The publication of a new vernacular Dutch Liturgy in the present year causes us to regret that the clergy of Holland are now required to omit the name of His Holiness in the Canon of the Mass. Happily, only a small number of other alterations in the text of the Canon have, so far, been introduced. These include the omission of the title, 'ever Virgin' whenever it occurs in the Latin Missal. Such alterations pave the way for others of an even more serious nature, which may be made in the future, and, as we think, are to be deplored.

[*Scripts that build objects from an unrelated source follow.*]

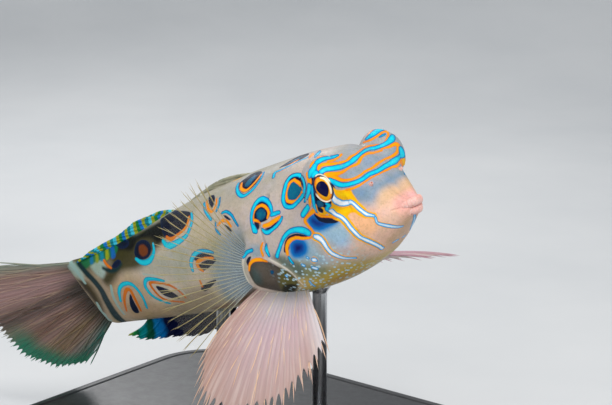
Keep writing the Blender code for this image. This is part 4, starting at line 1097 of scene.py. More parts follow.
def skin_look():
    look = Look("spotted_skin", coat_weight=0.05, coat_roughness=0.2, specular_ior_level=0.09)
    colour = look.colour_field("ground")
    for noise, share, tint in (
            (look.noise(430, 3, 0.6), (0.42, 0.7, 0, 0.6), (0.84, 0.90, 0.74)),
            (look.noise(520, 3, 0.6, stretch=(1.4, 1, 1)), (0.45, 0.7, 0, 0.5), (0.96, 1.04, 1.3)),
            (look.noise(1100, 4, 0.65), (0.4, 0.7, 0, 0.55), (1.26, 1.24, 1.24)),
            (look.noise(4200, 3, 0.6), (0.5, 0.8, 0, 0.45), (0.5, 0.5, 0.44))):
        colour = look.mix(look.spread(noise, *share), colour, tint, "MULTIPLY")
    specks = look.add("TexVoronoi", {"Vector": look.where, "Scale": 2100.0,
                                     "Randomness": 1.0}).outputs["Distance"]
    dots = look.maths("MULTIPLY", look.spread(specks, 0.42, 0.26, smooth=True),
                      look.field("throat"))
    colour = look.mix(dots, colour, linear(182, 212, 222))
    ragged = look.maths("MULTIPLY_ADD", look.noise(2600, 2), 0.09, -0.045)
    aft = look.field("aft")

    def edge(name):
        return look.maths("ADD", look.field(name), ragged)

    def layer(colour, name, shade, outer, inner):
        return look.mix(look.spread(edge(name), outer, inner, smooth=True), colour, shade)
    colour = layer(colour, "dark", look.ramp(
        edge("dark"), (-0.5, linear(4, 40, 48)), (0.1, linear(14, 46, 44))), 0.30, -0.14)
    colour = layer(colour, "blue", look.ramp(
        edge("blue"), (-0.85, linear(0, 22, 96)), (-0.5, linear(0, 66, 150)),
        (-0.1, linear(0, 116, 192)), (0.3, linear(90, 160, 200)), (0.7, linear(150, 186, 206))),
        0.6, -0.12)
    colour = layer(colour, "navy", look.ramp(
        edge("navy"), (-0.5, linear(0, 8, 34)), (0.0, linear(2, 24, 56)),
        (0.08, linear(34, 54, 84))), 0.10, -0.03)
    colour = layer(colour, "rust", linear(112, 54, 16), 0.12, -0.22)
    colour = layer(colour, "yellow", look.ramp(
        edge("yellow"), (-0.5, linear(250, 208, 0)), (-0.12, linear(250, 184, 4)),
        (0.1, linear(250, 168, 36))), 0.10, -0.05)
    speckle = look.spread(look.noise(3200, 3, 0.7), 0.4, 0.7, 0, 0.35)
    colour = layer(colour, "teal", look.mix(speckle, look.ramp(
        edge("teal"), (-0.7, linear(0, 100, 134)), (-0.2, linear(0, 80, 122)),
        (0.0, linear(0, 40, 92))), linear(20, 130, 140)), 0.06, -0.10)
    # the cream lines, with the painted highlight on the lobe's crease among them
    colour = layer(colour, "cream", look.mix(aft, linear(214, 206, 190), linear(148, 176, 168)),
                   0.10, -0.06)
    orange = look.ramp(edge("orange"), (-0.10, linear(255, 166, 0)), (-0.03, linear(250, 142, 8)),
                       (0.02, linear(232, 112, 30)), (0.07, linear(150, 80, 70)))
    orange = look.mix(look.spread(aft, 0.0, 0.5, 0, 0.75), orange, linear(190, 84, 24))
    colour = layer(colour, "orange", orange, 0.07, -0.02)
    cyan = look.ramp(edge("cyan"), (-0.3, linear(20, 224, 240)), (-0.10, linear(0, 200, 230)),
                     (-0.03, linear(0, 140, 196)), (0.04, linear(6, 66, 128)),
                     (0.09, linear(10, 30, 76)))
    cyan = look.mix(look.spread(look.noise(1500, 2), 0.5, 0.7, 0, 0.4), cyan,
                    linear(0, 140, 216))
    cyan = look.mix(look.spread(aft, 0.0, 0.5, 0, 0.5), cyan, linear(10, 180, 190))
    colour = layer(colour, "cyan", cyan, 0.09, 0.02)
    colour = layer(colour, "pale", look.ramp(
        edge("pale"), (-0.17, linear(246, 250, 255)), (-0.1, linear(206, 230, 250)),
        (-0.04, linear(84, 186, 236)), (0.04, linear(20, 120, 190)),
        (0.09, linear(60, 90, 120))), 0.09, 0.02)
    colour = look.mix(look.field("inside"), colour, linear(96, 34, 36))
    look.set(base_color=colour)
    look.set(roughness=look.spread(look.noise(1500, 3), 0.3, 0.7, 0.3, 0.48))
    pores = look.add("TexVoronoi", {"Vector": look.where, "Scale": 5200.0}).outputs["Distance"]
    height = look.maths("ADD", look.maths("MULTIPLY", look.noise(1800, 4, 0.65), 0.7),
                        look.maths("MULTIPLY", look.spread(pores, 0.0, 0.4), 0.3))
    look.bump(height, 0.00007, 0.8)
    look.set(subsurface_weight=0.02, subsurface_radius=(1.0, 0.6, 0.4), subsurface_scale=0.0003)
    return look.material


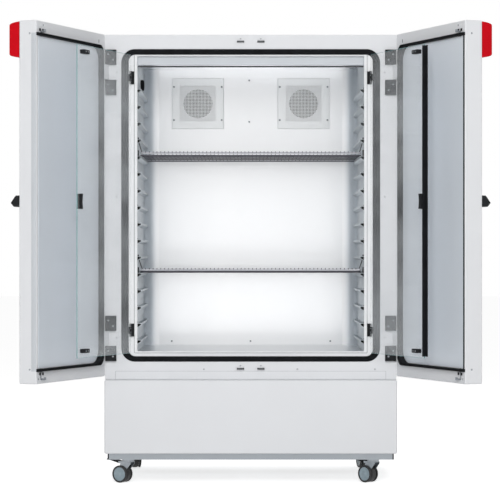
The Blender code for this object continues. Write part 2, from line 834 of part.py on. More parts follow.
def serpentine(low, high, z_low, z_high, y, rows, turns=4, leg=0.0):
    """A tube's route: straight runs up a coil, joined by half-round return bends.

    A leg is the length that each end turns back into the block that the tube serves.
    """
    pitch = (z_high - z_low) / (rows - 1)
    points = [(low, y + leg, z_low)] if leg else []
    for row in range(rows):
        z = z_low + row * pitch
        rightward = row % 2 == 0
        start, end = (low, high) if rightward else (high, low)
        points += [(start, y, z), (end, y, z)]
        if row < rows - 1:
            out = 1 if rightward else -1
            for step in range(1, turns):
                angle = math.pi * step / turns
                points.append((end + out * math.sin(angle) * pitch / 2, y,
                               z + pitch / 2 - math.cos(angle) * pitch / 2))
    if leg:
        points.append((points[-1][0], y + leg, z_high))
    return points


def evaporator_heights():
    high = FAN_Z - EVAPORATOR_DROP
    return high - EVAPORATOR_H, high


def make_evaporator(root):
    """A finned block in the plenum behind the back wall, with its tube in front of the fins."""
    back = CHAMBER_BACK + SHEET + PLENUM_D - GAP
    near = back - EVAPORATOR_D
    half = CHAMBER_W / 2 - EVAPORATOR_CLEAR
    low, high = evaporator_heights()
    fins = flat("evaporator", [comb(-half, half, near, back, 0.012, EVAPORATOR_PITCH, 0.002)],
                "XY", low, high, stainless(), root)
    tube_r = 0.005
    end = comb_reach(-half, half, EVAPORATOR_PITCH) - 0.0195
    route = serpentine(-end, end, low + 0.03, high - 0.03, near - tube_r - GAP, 5, leg=0.026)
    fuse(fins, wire("evaporator_tube", route, tube_r, stainless(), root, sides=1))


def make_heater(root):
    """The heater, a rod bent into a loop below the evaporator."""
    radius = 0.004
    half = CHAMBER_W / 2 - HEATER_CLEAR
    low = evaporator_heights()[0] - HEATER_DROP
    y = CHAMBER_BACK + SHEET + PLENUM_D - radius - GAP
    route = serpentine(-half, half, low, low + HEATER_H, y, 2, 6)
    wire("heater_element", route, radius, dark_steel(), root, sides=2)


def make_condenser(root):
    """A finned condenser at the back of the base, and its fan's shroud in front of it."""
    low = BASE_TOP
    high = low + CONDENSER_H
    back = CABINET_D - 2 * SHEET - 3 * GAP
    near = back - CONDENSER_D
    left, right = CONDENSER_X - CONDENSER_W / 2, CONDENSER_X + CONDENSER_W / 2
    tube_r = 0.004
    face = near + 2 * tube_r + 2 * GAP
    fins = flat("condenser", [comb(left, right, face, back, 0.010, CONDENSER_PITCH, 0.0015)],
                "XY", low, high, stainless(), root)
    reach = comb_reach(left, right, CONDENSER_PITCH) - 0.0065
    route = serpentine(CONDENSER_X - reach, CONDENSER_X + reach, low + 0.03, high - 0.03,
                       face - tube_r - GAP, 5, leg=0.022)
    fuse(fins, wire("condenser_tube", route, tube_r, stainless(), root, sides=1))
    start, end = near - GAP - SHROUD_D, near - GAP
    outer = rounded((left, right), (low, high), 0.010, 2)
    middle = (low + high) / 2
    hole = circle(CONDENSER_X, middle, CONDENSER_FAN_R + 0.005, 24)
    shroud = flat("condenser_shroud", [outer, hole], "XZ", start, end, black_plastic(), root)
    reach = CONDENSER_FAN_R + 0.015
    arm = box("shroud_arm", (CONDENSER_X - reach, CONDENSER_X + reach), (end - 0.006, end - 0.001),
              (middle - 0.007, middle + 0.007), black_plastic(), root)
    motor = rod("condenser_motor", 0.030, end - 0.018, end - 0.0015, "Y", (CONDENSER_X, middle),
                black_plastic(), root, 20)
    shaft = rod("condenser_shaft", SHAFT_R, end - 0.036, end - 0.010, "Y", (CONDENSER_X, middle),
                black_plastic(), root, 10)
    fuse(shroud, arm, motor, shaft)
    fan = empty("condenser_fan_axis", (CONDENSER_X, start + 0.010, middle), root)
    make_rotor("condenser_fan_rotor", fan, CONDENSER_FAN_R, 0.030, 0.018, BLADES, black_plastic())


# Chamber fittings

def make_fan_covers(root):
    """Pressed covers with a square grid of holes, standing off the back wall."""
    front = CHAMBER_BACK - GAP - FAN_COVER_D
    for side, name in ((-1, "fan_cover_left"), (1, "fan_cover_right")):
        x = side * FAN_X
        span = (x - FAN_COVER_W / 2, x + FAN_COVER_W / 2)
        rise = (FAN_Z - FAN_COVER_H / 2, FAN_Z + FAN_COVER_H / 2)
        edge = 0.003
        inner_span = (span[0] + edge, span[1] - edge)
        inner_rise = (rise[0] + edge, rise[1] - edge)
        rings = [(rounded(span, rise, 0.008, 2), CHAMBER_BACK - GAP),
                 (rounded(span, rise, 0.008, 2), front + edge),
                 (rounded(inner_span, inner_rise, 0.006, 2), front)]
        cover = pressed(name, rings, SHEET, stainless(), root)
        pitch = FAN_GRID_W / FAN_GRID
        hole = pitch - FAN_BAR
        bm = bmesh.new()
        for row in range(FAN_GRID):
            for column in range(FAN_GRID):
                place = Vector((x + (column - (FAN_GRID - 1) / 2) * pitch, front,
                                FAN_Z + (row - (FAN_GRID - 1) / 2) * pitch))
                size = Matrix.Diagonal((hole, 0.008, hole, 1.0))
                bmesh.ops.create_cube(bm, size=1.0, matrix=Matrix.Translation(place) @ size)
        cut(cover, add("fan_holes", bm, stainless(), root))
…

(6.) Following the example of our Catholic forefathers, we venerate the adorable Sacrifice of the Mass as the supreme act of Christian worship instituted by Christ Himself. We grieve that the Old Catholic clergy, in most countries, have abandoned the daily celebration Of Mass, and now limit the offering the Christian Sacrifice to Sundays and a few of the greater Feasts. The corresponding neglect of the Blessed Sacrament, and infrequency of Holy Communion, on the part of the laity, are marked.

(7.) In accordance with Catholic custom and with the decrees of the Ecumenical Councils, we hold that the honor and glory of God are promoted and increased by the devout and religious use of holy pictures, statues, symbols, relics, and the like, as aids to devotion, and that, in relations to those they represent, they are to be held in veneration. The Old Catholics have, generally speaking, preferred to dispense with such helps to piety.

(8.) We consider that the Holy Sacraments should be administered only to those who are members of the Holy Catholic Church, not only by Baptism, but by the profession of the Catholic Faith in its integrity. Unhappily, we find persons who are not Catholics are now admitted to receive Holy Communion in all Old Catholic places of worship on the Continent.

(9.) The Old Catholics have ceased to observe the prescribed days of fasting and abstinence, and no longer observe the custom of receiving Holy Communion fasting.

For these and other reasons, which it is unnecessary to detail, we, the undersigned Bishop, desire, by these presents, to declare our autonomy and our independence of all foreign interference in our doctrine, discipline and policy. In necessaries unites, in dubiis libertes, in omnibus caritas.

+Arnold Harris Mathew
December 29, 1910, The Feast of St. Thomas of Canterbury

The PRESENT Primate Archbishop of Caer Glow:
Archbishop John Joseph Humphries is the ORCC Primus and Archbishop of Caer-Glow. (There is also an anti-Primate of Caer-Glow in Europe.) +Gerard George Shelley of Caer-Glow, Third Primate of the ORCC (who was consecrated in 1950 by +Richard Arthur Marchenna of Newark, NJ) consecrated +John Joseph Humphreys for Florida in 1975 as Archbishop of Caer-Glow. Abp Humphreys was consecrated as Primatial Auxiliary to Abp. Shelley and Bishop of Florida. He was elected Archbishop of Caer Glow after +Shelley's death.